_PROMPT_. Repeat only the lines running from the beginning of the material through the line that contains "bend_radius = 2.0".

_SUPPLIED INFORMATION_.

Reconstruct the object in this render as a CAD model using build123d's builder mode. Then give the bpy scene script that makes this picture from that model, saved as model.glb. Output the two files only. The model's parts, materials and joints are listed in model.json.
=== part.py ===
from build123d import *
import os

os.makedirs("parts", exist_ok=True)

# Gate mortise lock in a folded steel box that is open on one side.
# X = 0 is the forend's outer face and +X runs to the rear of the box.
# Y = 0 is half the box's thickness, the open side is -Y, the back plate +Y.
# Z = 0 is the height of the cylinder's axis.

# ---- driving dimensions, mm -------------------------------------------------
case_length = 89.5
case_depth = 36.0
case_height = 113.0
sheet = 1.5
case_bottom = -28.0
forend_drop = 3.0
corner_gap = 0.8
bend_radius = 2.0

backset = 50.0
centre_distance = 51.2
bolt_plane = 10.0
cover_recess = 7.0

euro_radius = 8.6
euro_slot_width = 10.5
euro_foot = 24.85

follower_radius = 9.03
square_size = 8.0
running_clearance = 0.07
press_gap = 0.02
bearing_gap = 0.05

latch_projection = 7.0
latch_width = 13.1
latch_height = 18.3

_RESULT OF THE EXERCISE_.
Reconstruct the object in this render as a CAD model using build123d's builder mode. Then give the bpy scene script that makes this picture from that model, saved as model.glb. Output the two files only. The model's parts, materials and joints are listed in model.json.
=== part.py ===
from build123d import *
import os

os.makedirs("parts", exist_ok=True)

# Gate mortise lock in a folded steel box that is open on one side.
# X = 0 is the forend's outer face and +X runs to the rear of the box.
# Y = 0 is half the box's thickness, the open side is -Y, the back plate +Y.
# Z = 0 is the height of the cylinder's axis.

# ---- driving dimensions, mm -------------------------------------------------
case_length = 89.5
case_depth = 36.0
case_height = 113.0
sheet = 1.5
case_bottom = -28.0
forend_drop = 3.0
corner_gap = 0.8
bend_radius = 2.0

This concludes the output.